However, it was not the Oneness baptismal formula which proved the divisive issue between Oneness advocates and other Pentecostals, but rather their rejection of the Trinity. In the Assemblies of God, the re-baptisms in Jesus' name caused a backlash from many Trinitarians in that organization, who feared the direction that their church might be heading toward. J. Roswell Flower initiated a resolution on the subject, which caused many Oneness baptizers to withdraw from the organization. In October 1916 at the Fourth General Council of the Assemblies of God, the issue finally came to a head. The mostly-Trinitarian leadership, fearing that the new issue of Oneness might overtake their organization, drew up a doctrinal statement affirming the truth of Trinitarian dogma, among other issues. When the Assemblies of God Statement of Fundamental Truths was adopted, a third of the fellowship's ministers left to form Oneness fellowships. After this separation, most Oneness believers became relatively isolated from other Pentecostals.

Forming Oneness organizations

Having separated themselves from the Trinitarians within the new Pentecostal movement, Oneness Pentecostals felt a need to come together and form an association of churches of "like precious faith." This led to the formation of the General Assembly of the Apostolic Assemblies in Eureka Springs, Arkansas in January 1917, which merged with a second Oneness body by 1918, the Pentecostal Assemblies of the World.

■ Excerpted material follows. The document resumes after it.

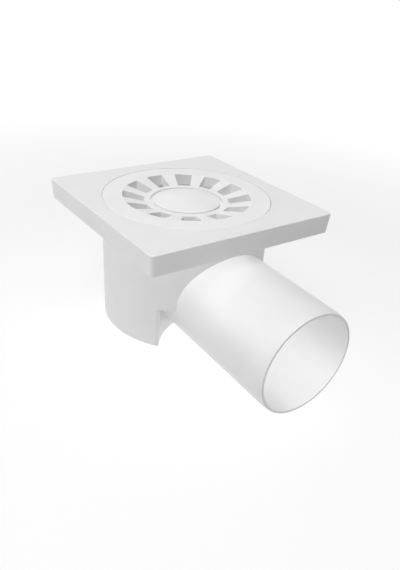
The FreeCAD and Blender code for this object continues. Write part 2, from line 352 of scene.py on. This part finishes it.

Several small Oneness ministerial groups formed after 1914. Many of these were ultimately merged into the Pentecostal Assemblies of the World, while others remained independent, like AFM Church of God. Divisions occurred within the Pentecostal Assemblies of the World over the role of women in ministry, usage of wine or grape juice for communion, divorce and remarriage, and the proper mode of water baptism. There were also reports of racial tension in the organization. African Americans were joining the church in great numbers, and many held significant leadership positions. In particular, the African American pastor G. T. Haywood served as the church's general secretary, and signed all ministerial credentials. In 1925, three new organizations were formed: the Apostolic Churches of Jesus Christ, Emmanuel's Church in Jesus Christ and the Pentecostal Ministerial Alliance. The first two later merged to become the Apostolic Church of Jesus Christ.

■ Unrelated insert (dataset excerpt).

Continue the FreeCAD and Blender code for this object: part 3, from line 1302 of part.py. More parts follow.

In 1945 a merger of two predominantly-white Oneness groups, the Pentecostal Church, Inc. and the Pentecostal Assemblies of Jesus Christ, resulted in the formation of the United Pentecostal Church International, or UPCI. Beginning with 521 churches, it has become the largest and most influential Oneness Pentecostal organization through its evangelism and publishing efforts, reporting a membership of 5.5 million.

Oneness doctrine of God
Oneness Pentecostalism has a historical precedent in the Modalistic Monarchianism of the fourth century. This earlier movement affirmed the two central aspects of Oneness belief:
There is one indivisible God with no distinction of persons in God's eternal essence, and
Jesus Christ is the manifestation, human personification, or incarnation of the one God.

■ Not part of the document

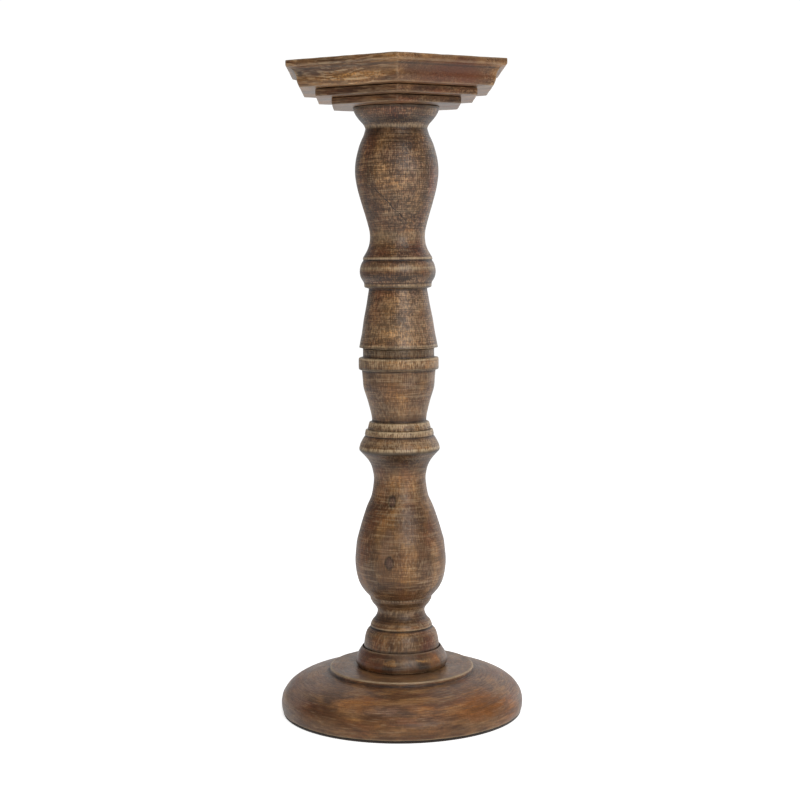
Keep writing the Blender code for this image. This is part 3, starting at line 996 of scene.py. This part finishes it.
LOWER_STEM = dict(
    PLAIN, pith=(-12, 38), seed=7.7, tan=0.6, gold=0.45, grey=0.2, speckle=0.5, lines=0.42, ticks=0.4,
    cloudy=0.35, tint=(1.1, 0.98, 0.84), grit=(0.25, 0.6), dashes=0.9, stitches=0.6, glints=0.3,
    notched=0.2, gloss=0.36, coat=0.06,
    dark=(
        ((0, -22, 181), (26, 26, 6), 0.8), ((-21, -10, 146), (9, 16, 14), 0.45),
        ((-5, -30, 96), (26, 26, 6), 0.7), ((-24, -18, 122), (9, 16, 20), 0.25),
        ((0, 24, 150), (20, 14, 18), 0.7), ((0, -18, 212), (24, 24, 5), 0.5),
    ),
    golden=(
        ((-2, -18, 165), (9, 10, 12), 0.75), ((-15, -12, 157), (7, 10, 8), 0.5),
        ((-2, -22, 149), (7, 10, 8), 0.45), ((8, -17, 163), (5, 10, 10), 0.5),
        ((0, -31, 104), (24, 16, 12), 0.35), ((0, -25, 226), (16, 12, 8), 0.35),
        ((0, -28, 250), (26, 12, 4), 0.35),
    ),
    ruddy=(
        ((-14, -12, 174), (9, 10, 8), 0.45), ((20, -20, 130), (8, 14, 16), 0.5),
        ((-16, -20, 52), (9, 12, 8), 0.5), ((18, -18, 50), (9, 12, 8), 0.4),
        ((-22, 10, 112), (14, 16, 20), 0.4),
    ),
    orange=(((27, -14, 118), (9, 16, 24), 0.35), ((-27, -14, 116), (8, 16, 20), 0.2)),
    greyish=(
        ((-11, -28, 124), (7, 14, 20), 0.45), ((8, -24, 141), (6, 12, 18), 0.25),
        ((16, -27, 109), (6, 10, 7), 0.35), ((7, -24, 236), (6, 8, 6), 0.6),
        ((0, -15, 71), (16, 14, 4), 0.4), ((2, -26, 52), (9, 8, 6), 0.4),
    ),
    knots=(
        ((-6, -23, 154), (3.6, 12, 5.4), 1.0), ((-8, -31, 112), (3.8, 12, 5.8), 1.0),
        ((14, 24, 128), (4.5, 8, 6), 0.9), ((-8, 24, 214), (3, 8, 4), 0.8),
    ),
    combed=(
        ((6, -31, 112), (26, 14, 8), 0.9), ((-18, -26, 106), (10, 12, 6), 0.9),
        ((8, -17, 163), (6, 10, 12), 1.0), ((0, -26, 250), (40, 40, 7), 1.0),
        ((0, -23, 203), (40, 40, 6), 1.0), ((0, -20, 72), (30, 30, 5), 0.9),
        ((0, -22, 53), (40, 40, 9), 0.9), ((0, -24, 258), (40, 40, 4), 1.0),
    ),
    pale_bands=(
        (257.6, 2.6, 0.5), (253.6, 1.0, 0.8), (250.2, 3.6, 0.35), (246.6, 0.9, 0.3), (240, 5, 0.12),
        (218, 8, 0.16), (207.6, 1.4, 0.6), (202.4, 1.0, 0.4), (201.2, 2.8, 0.75), (206.4, 3.2, 0.6),
        (194.5, 4, 0.3), (190.0, 1.8, 1.2), (163, 14, 0.1), (82.8, 1.0, 0.3), (73.6, 2.6, 0.2),
        (64.4, 1.2, 0.2), (61.9, 0.8, 0.25), (127, 9, 0.05),
    ),
    dark_bands=(
        (258.5, 5, 0.5), (246.2, 1.5, 0.62), (188, 2.5, 0.6), (181, 11, 0.42), (204.4, 0.8, 0.3),
        (209.5, 1.6, 0.35), (198.4, 1.1, 0.18), (108, 14, 0.08), (90, 6, 0.2), (79, 4, 0.4),
        (68.2, 3.2, 0.42), (60.8, 1.5, 0.5), (46.6, 2.2, 0.6),
    ),
    gritty=(
        ((0, 0, 250), (60, 60, 7), 1.9), ((0, 0, 258), (60, 60, 5), 2.0), ((0, 0, 203), (60, 60, 8), 2.2),
        ((0, 0, 72), (60, 60, 5), 1.1), ((6, -31, 106), (26, 14, 8), 0.9), ((0, 0, 190), (60, 60, 4), 1.1),
        ((0, 0, 228), (60, 60, 24), 0.9), ((-2, -18, 165), (26, 14, 12), 0.8),
    ),
    light=(
        ((7, -20, 158), (5, 12, 13), 0.7), ((0, -25, 225), (28, 14, 20), 0.35),
        ((0, -26, 192), (30, 20, 5), 0.4), ((0, -30, 122), (14, 16, 24), 0.15),
    ),
)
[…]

They contend that, based on Colossians 2:9, the concept of God's personhood is reserved for the immanent and incarnate presence of Jesus only.

Characteristics of God
Oneness theology specifically maintains that God is a singular spirit who is absolutely and indivisibly one (not three persons, individuals, or minds). They contend that the terms "Father," "Son," and "Holy Ghost" (also known as the Holy Spirit) are merely titles reflecting the different personal manifestations of God in the universe. When Oneness believers speak of the Father, the Son, and the Holy Spirit, they see these as three personal manifestations of one being, one personal God.

Oneness teachers often quote a phrase used by early pioneers of the movement: "God was manifested as the Father in creation, the Son in redemption, and the Holy Ghost in emanation," though Oneness theologian Dr. David Norris points out that this does not mean that Oneness Pentecostal believe that God can only be one of those manifestations at a time, which may be suggested in the quote.

According to Oneness theology, the Father and the Holy Spirit are one and the same personal God. They teach that the term "Holy Spirit" is a descriptive title for God manifesting himself through the Christian Church and in the world. These two titles (as well as others) do not reflect separate persons within the Godhead, but rather two different ways in which the one God reveals himself to his creatures. Thus, when the Old Testament speaks of "The Lord God and his Spirit" in , it does not indicate two persons, according to Oneness theology. Rather, "The Lord" indicates God in all of his glory and transcendence, while "his Spirit" refers to his own Spirit that moved upon and spoke to prophets. Oneness theologians teach that this passage does not imply two persons any more than the numerous scriptural references to a man and his spirit or soul (such as in ) imply two "persons" existing within one body.

The ambiguity of the term "person" has been noted by both Oneness and Trinitarian proponents as a source of conflict. This issue is addressed by Trinitarian scholar and Christian apologist Alister McGrath:

In contrast, Oneness theologian Dr. David K. Bernard asserts that it is unbiblical to describe God as a plurality of persons in any sense of the word, "regardless of what persons meant in ancient church history."

Son of God
According to Oneness theology, the Son of God did not exist (in any substantial sense) prior to the incarnation of Jesus of Nazareth except as the Logos (or Word) of God the Father. They believe that humanity of Jesus did not exist before the incarnation, although Jesus (i.e. the Spirit of Jesus) pre-existed in his deity as the eternal God. This belief is supported by the lack of Jesus' incarnate presence anywhere in the Old Testament.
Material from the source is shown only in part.